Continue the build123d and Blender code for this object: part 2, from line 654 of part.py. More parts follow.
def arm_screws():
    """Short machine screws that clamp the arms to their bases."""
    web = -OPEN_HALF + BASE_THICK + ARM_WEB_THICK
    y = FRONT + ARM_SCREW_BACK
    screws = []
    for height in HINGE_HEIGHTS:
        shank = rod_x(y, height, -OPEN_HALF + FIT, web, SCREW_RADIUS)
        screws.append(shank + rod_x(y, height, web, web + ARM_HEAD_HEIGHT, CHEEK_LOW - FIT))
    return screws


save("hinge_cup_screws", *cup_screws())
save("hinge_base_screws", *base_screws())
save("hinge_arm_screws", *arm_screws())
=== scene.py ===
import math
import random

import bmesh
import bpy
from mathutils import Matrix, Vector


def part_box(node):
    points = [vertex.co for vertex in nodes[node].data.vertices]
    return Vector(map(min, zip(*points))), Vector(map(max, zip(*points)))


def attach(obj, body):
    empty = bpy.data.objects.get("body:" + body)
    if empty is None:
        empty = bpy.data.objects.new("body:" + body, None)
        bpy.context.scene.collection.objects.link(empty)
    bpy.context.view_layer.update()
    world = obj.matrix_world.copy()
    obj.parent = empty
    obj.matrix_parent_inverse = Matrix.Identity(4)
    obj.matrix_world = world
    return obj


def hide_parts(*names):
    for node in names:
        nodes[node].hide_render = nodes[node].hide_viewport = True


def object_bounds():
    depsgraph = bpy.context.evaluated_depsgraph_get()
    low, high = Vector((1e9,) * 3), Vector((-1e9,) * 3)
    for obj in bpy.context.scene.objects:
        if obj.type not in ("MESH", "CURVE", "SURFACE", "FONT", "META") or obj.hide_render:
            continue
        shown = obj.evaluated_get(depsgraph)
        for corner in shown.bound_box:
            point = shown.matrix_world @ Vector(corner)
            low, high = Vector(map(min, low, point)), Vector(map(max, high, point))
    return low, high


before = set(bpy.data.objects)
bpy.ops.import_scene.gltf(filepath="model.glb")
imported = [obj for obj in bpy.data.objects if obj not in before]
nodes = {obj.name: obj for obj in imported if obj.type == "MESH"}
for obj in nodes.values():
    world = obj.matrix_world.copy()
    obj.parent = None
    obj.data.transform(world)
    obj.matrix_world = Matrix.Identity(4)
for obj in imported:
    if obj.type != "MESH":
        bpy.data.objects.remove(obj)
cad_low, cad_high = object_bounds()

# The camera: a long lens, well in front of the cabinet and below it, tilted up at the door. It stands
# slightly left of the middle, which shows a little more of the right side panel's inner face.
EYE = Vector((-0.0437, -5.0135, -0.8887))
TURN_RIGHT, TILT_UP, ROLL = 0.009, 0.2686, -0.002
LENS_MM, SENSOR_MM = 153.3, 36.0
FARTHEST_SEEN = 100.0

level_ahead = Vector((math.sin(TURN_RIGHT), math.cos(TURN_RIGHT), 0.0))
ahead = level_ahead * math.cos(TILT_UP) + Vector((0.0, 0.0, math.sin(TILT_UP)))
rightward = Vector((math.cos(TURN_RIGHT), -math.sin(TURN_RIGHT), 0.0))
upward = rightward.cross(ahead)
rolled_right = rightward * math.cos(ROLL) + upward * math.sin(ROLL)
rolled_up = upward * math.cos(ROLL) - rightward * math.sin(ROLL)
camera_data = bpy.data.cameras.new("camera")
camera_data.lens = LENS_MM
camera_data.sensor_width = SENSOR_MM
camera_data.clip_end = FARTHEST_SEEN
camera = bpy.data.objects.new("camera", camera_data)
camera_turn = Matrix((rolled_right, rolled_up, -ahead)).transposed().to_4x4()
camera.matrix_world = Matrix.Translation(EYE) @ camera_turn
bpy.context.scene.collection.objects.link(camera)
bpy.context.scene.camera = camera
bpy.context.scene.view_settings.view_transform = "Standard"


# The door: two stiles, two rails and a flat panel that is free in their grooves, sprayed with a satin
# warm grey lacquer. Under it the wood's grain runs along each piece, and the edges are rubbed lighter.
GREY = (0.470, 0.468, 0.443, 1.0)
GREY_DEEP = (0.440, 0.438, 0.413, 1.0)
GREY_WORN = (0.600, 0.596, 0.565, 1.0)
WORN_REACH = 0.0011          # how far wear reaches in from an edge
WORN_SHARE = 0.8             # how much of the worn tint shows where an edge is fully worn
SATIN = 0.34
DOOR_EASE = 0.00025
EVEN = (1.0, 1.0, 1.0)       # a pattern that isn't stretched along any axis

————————

■ Instructions to follow
Extract exactly the run of lines beginning at the line with "screws = []" and ending at the line with "point = shown.matrix_world", including both ends and nothing beyond them.

■ Final answer
    screws = []
    for height in HINGE_HEIGHTS:
        shank = rod_x(y, height, -OPEN_HALF + FIT, web, SCREW_RADIUS)
        screws.append(shank + rod_x(y, height, web, web + ARM_HEAD_HEIGHT, CHEEK_LOW - FIT))
    return screws


save("hinge_cup_screws", *cup_screws())
save("hinge_base_screws", *base_screws())
save("hinge_arm_screws", *arm_screws())
=== scene.py ===
import math
import random

import bmesh
import bpy
from mathutils import Matrix, Vector


def part_box(node):
    points = [vertex.co for vertex in nodes[node].data.vertices]
    return Vector(map(min, zip(*points))), Vector(map(max, zip(*points)))


def attach(obj, body):
    empty = bpy.data.objects.get("body:" + body)
    if empty is None:
        empty = bpy.data.objects.new("body:" + body, None)
        bpy.context.scene.collection.objects.link(empty)
    bpy.context.view_layer.update()
    world = obj.matrix_world.copy()
    obj.parent = empty
    obj.matrix_parent_inverse = Matrix.Identity(4)
    obj.matrix_world = world
    return obj


def hide_parts(*names):
    for node in names:
        nodes[node].hide_render = nodes[node].hide_viewport = True


def object_bounds():
    depsgraph = bpy.context.evaluated_depsgraph_get()
    low, high = Vector((1e9,) * 3), Vector((-1e9,) * 3)
    for obj in bpy.context.scene.objects:
        if obj.type not in ("MESH", "CURVE", "SURFACE", "FONT", "META") or obj.hide_render:
            continue
        shown = obj.evaluated_get(depsgraph)
        for corner in shown.bound_box:
            point = shown.matrix_world @ Vector(corner)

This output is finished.